REQUIRED TASK:
Retype, exactly as written, every line from the one containing "MAGNETIC, group, TURN_STEPS)" down to the one containing "bpy.context.scene.collection.objects.link(empty)", including both, and nothing else.

DATA PROVIDED:
Begin

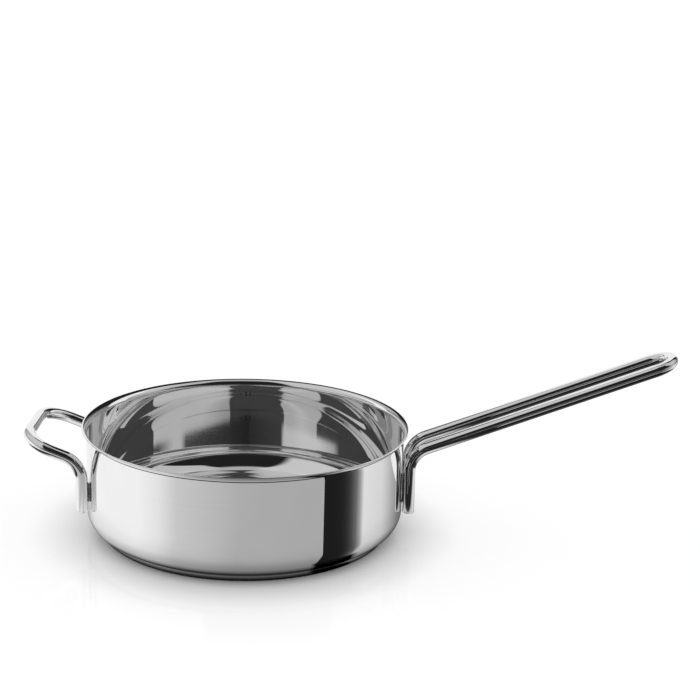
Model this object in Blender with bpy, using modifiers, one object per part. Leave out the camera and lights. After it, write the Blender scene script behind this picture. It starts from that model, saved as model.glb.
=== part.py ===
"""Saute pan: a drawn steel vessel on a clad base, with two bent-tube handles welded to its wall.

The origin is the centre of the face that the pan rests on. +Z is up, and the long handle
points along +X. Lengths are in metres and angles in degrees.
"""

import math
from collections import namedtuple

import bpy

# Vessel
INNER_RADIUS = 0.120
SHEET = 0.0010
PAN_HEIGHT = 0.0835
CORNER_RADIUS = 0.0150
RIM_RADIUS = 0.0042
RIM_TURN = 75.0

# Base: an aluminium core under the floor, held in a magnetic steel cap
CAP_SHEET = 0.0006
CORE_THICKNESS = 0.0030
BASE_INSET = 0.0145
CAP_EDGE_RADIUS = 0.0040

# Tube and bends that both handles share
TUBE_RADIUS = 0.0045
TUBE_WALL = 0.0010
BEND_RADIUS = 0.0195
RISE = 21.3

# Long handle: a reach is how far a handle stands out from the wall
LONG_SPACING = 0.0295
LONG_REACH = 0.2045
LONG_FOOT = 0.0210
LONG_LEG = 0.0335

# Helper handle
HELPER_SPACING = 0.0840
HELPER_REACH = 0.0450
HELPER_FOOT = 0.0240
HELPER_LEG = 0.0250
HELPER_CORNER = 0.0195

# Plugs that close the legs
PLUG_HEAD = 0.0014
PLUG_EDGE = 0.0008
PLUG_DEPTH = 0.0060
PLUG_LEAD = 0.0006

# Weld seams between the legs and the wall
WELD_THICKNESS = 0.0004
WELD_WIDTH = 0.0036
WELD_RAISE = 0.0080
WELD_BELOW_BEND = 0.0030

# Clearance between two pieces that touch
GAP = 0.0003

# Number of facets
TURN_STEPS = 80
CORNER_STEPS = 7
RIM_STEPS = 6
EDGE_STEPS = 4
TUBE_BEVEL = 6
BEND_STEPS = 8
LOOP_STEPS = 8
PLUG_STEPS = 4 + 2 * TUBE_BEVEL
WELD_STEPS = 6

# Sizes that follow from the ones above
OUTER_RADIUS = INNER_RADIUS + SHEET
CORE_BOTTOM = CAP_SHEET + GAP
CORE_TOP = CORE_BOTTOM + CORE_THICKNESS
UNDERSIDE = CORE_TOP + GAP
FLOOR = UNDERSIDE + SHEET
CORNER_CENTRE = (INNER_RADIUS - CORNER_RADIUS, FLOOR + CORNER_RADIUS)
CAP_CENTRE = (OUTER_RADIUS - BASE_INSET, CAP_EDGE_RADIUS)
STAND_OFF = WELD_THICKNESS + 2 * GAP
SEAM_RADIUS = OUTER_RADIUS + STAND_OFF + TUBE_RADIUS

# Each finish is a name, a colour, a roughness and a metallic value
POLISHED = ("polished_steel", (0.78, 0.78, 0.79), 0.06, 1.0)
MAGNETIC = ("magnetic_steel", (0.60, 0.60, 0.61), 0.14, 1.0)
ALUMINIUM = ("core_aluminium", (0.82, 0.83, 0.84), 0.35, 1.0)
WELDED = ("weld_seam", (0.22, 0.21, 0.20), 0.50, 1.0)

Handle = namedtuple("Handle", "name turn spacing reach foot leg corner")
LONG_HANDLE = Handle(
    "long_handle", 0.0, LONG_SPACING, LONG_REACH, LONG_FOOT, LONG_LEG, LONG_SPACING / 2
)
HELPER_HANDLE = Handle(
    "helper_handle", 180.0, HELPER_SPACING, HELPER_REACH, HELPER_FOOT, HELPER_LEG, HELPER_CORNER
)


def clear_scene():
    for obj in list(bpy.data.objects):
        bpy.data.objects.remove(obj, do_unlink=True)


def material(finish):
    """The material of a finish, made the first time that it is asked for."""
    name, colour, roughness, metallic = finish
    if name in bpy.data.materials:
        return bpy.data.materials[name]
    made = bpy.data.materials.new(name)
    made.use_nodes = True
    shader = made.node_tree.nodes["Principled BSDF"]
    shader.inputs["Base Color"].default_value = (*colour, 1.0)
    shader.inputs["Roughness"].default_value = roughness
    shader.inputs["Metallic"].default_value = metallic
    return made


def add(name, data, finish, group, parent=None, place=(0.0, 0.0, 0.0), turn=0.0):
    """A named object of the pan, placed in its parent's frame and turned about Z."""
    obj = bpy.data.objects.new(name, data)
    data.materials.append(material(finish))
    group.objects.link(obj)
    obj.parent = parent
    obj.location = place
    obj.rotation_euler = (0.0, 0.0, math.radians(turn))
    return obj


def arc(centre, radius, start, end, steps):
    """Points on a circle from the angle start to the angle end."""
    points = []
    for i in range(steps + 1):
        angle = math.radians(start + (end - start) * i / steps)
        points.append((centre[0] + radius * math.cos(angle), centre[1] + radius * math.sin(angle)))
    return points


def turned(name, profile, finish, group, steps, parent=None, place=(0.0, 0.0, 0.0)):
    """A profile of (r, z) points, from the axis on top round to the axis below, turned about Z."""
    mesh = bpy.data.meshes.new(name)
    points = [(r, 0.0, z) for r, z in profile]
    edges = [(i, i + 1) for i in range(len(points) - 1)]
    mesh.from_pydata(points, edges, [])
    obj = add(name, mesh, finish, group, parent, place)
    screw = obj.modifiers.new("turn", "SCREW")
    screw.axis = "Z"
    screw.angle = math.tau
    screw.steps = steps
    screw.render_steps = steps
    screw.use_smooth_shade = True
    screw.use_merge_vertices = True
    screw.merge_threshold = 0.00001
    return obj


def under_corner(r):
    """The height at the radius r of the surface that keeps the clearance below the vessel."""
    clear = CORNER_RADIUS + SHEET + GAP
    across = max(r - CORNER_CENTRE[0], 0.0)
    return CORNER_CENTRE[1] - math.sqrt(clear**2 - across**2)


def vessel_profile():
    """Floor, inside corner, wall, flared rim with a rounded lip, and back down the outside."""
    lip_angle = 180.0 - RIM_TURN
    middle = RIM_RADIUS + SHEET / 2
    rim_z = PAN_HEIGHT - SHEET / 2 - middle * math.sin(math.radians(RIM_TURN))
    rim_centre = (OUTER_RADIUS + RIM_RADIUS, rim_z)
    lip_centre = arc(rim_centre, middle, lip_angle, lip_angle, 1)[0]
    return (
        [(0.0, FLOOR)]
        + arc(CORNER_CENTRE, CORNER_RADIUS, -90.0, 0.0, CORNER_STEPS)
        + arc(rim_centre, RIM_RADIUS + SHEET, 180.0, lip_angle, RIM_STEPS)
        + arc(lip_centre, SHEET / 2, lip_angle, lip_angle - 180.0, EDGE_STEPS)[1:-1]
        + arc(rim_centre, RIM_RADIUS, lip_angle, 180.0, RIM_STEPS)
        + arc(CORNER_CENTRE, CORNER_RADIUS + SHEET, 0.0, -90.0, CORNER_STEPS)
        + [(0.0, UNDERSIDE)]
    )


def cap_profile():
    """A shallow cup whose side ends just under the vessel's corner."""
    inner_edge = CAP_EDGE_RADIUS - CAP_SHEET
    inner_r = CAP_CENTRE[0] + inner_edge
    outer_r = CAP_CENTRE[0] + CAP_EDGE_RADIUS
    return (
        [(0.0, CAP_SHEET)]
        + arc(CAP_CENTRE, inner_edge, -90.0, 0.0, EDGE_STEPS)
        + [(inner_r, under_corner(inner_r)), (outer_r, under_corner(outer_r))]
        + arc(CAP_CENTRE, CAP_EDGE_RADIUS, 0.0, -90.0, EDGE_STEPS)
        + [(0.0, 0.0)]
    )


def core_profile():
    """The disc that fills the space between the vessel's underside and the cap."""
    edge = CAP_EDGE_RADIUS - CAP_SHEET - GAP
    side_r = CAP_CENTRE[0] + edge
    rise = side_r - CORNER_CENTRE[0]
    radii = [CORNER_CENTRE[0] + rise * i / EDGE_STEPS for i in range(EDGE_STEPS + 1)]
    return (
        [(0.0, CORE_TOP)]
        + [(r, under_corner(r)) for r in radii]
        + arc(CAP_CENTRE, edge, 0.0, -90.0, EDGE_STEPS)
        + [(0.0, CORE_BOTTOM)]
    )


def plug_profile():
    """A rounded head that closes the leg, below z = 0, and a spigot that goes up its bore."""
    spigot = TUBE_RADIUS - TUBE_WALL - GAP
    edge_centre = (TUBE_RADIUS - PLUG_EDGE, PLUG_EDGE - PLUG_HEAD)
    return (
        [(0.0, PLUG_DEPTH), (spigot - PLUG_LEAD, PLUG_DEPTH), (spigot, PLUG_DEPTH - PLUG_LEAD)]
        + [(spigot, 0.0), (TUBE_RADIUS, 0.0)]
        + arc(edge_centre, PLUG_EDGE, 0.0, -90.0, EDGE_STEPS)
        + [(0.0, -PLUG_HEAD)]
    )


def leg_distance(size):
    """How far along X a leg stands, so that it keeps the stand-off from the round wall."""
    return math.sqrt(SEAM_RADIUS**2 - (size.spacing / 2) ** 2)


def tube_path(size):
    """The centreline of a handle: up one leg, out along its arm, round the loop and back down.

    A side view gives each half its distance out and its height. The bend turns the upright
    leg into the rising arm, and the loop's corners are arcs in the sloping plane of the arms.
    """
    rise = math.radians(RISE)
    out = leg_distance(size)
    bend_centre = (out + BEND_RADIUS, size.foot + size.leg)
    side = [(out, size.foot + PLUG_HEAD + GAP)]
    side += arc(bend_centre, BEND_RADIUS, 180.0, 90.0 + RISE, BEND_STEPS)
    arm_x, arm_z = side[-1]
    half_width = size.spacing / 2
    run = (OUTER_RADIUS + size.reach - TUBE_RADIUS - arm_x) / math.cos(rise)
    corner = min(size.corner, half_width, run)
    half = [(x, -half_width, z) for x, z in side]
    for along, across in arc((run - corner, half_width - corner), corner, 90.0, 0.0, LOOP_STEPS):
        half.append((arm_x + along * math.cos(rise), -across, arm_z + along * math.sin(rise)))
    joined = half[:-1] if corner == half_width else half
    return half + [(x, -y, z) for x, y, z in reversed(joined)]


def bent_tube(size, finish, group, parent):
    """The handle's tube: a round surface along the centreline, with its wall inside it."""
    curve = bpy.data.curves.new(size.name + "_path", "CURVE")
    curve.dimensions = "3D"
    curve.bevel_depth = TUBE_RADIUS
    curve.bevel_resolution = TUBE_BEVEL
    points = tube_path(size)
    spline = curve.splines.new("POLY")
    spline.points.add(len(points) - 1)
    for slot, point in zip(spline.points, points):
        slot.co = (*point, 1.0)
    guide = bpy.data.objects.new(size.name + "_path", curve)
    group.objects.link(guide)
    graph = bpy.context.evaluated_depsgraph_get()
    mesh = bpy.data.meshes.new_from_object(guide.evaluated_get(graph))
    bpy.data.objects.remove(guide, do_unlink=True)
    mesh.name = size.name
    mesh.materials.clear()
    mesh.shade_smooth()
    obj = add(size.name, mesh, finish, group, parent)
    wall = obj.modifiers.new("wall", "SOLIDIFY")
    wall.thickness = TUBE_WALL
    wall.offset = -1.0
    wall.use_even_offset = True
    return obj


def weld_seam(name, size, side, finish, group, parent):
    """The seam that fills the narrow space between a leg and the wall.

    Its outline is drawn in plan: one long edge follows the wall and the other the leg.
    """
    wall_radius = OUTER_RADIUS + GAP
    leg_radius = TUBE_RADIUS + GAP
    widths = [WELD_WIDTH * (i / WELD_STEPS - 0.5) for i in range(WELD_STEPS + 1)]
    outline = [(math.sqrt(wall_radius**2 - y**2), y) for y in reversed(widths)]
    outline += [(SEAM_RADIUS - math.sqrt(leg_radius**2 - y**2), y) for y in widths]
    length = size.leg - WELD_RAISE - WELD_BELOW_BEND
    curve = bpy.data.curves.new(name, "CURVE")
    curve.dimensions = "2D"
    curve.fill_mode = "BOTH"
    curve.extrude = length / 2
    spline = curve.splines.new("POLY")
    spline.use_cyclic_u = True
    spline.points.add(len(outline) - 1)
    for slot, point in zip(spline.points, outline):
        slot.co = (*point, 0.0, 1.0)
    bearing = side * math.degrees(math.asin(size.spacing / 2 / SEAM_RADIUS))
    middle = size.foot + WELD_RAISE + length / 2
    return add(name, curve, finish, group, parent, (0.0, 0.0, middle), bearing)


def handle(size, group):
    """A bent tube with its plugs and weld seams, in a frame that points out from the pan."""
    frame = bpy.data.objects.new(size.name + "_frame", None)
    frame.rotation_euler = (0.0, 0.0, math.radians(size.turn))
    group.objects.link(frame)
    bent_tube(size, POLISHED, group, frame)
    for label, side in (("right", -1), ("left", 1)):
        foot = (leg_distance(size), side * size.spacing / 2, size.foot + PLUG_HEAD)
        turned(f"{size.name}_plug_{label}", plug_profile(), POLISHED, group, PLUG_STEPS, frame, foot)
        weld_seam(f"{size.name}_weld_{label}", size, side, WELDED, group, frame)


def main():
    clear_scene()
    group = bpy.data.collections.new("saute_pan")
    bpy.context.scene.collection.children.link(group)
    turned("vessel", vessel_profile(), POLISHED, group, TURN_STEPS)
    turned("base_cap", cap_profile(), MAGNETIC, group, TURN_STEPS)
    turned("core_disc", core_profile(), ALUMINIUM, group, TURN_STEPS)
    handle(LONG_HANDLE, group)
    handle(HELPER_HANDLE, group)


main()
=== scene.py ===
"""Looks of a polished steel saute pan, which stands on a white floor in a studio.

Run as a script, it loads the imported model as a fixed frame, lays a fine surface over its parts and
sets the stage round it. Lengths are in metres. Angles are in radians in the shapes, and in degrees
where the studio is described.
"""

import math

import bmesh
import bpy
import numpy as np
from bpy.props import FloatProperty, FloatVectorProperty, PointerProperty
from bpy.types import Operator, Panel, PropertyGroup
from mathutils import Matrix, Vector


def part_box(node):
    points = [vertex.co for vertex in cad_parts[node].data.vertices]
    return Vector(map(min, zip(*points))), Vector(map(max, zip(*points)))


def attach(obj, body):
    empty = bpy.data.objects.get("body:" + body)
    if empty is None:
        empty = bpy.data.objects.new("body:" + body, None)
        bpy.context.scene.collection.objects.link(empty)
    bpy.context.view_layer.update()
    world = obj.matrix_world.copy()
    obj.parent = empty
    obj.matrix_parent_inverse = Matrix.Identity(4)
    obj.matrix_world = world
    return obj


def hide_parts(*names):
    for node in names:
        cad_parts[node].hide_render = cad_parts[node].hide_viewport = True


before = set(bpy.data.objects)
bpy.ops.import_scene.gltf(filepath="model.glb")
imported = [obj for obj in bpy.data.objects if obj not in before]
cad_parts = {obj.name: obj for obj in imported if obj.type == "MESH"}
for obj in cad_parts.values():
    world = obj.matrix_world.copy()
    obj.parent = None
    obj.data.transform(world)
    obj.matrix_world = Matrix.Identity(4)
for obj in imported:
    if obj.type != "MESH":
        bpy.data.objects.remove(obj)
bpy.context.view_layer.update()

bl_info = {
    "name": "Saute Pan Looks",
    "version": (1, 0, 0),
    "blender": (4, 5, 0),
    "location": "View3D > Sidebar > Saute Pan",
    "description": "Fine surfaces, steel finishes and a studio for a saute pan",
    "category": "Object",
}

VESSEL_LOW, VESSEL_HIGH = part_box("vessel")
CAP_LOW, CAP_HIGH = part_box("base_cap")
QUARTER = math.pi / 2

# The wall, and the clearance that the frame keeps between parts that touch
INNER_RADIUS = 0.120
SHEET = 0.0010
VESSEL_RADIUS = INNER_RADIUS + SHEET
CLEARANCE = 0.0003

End

TASK SOLUTION:
    turned("base_cap", cap_profile(), MAGNETIC, group, TURN_STEPS)
    turned("core_disc", core_profile(), ALUMINIUM, group, TURN_STEPS)
    handle(LONG_HANDLE, group)
    handle(HELPER_HANDLE, group)


main()
=== scene.py ===
"""Looks of a polished steel saute pan, which stands on a white floor in a studio.

Run as a script, it loads the imported model as a fixed frame, lays a fine surface over its parts and
sets the stage round it. Lengths are in metres. Angles are in radians in the shapes, and in degrees
where the studio is described.
"""

import math

import bmesh
import bpy
import numpy as np
from bpy.props import FloatProperty, FloatVectorProperty, PointerProperty
from bpy.types import Operator, Panel, PropertyGroup
from mathutils import Matrix, Vector


def part_box(node):
    points = [vertex.co for vertex in cad_parts[node].data.vertices]
    return Vector(map(min, zip(*points))), Vector(map(max, zip(*points)))


def attach(obj, body):
    empty = bpy.data.objects.get("body:" + body)
    if empty is None:
        empty = bpy.data.objects.new("body:" + body, None)
        bpy.context.scene.collection.objects.link(empty)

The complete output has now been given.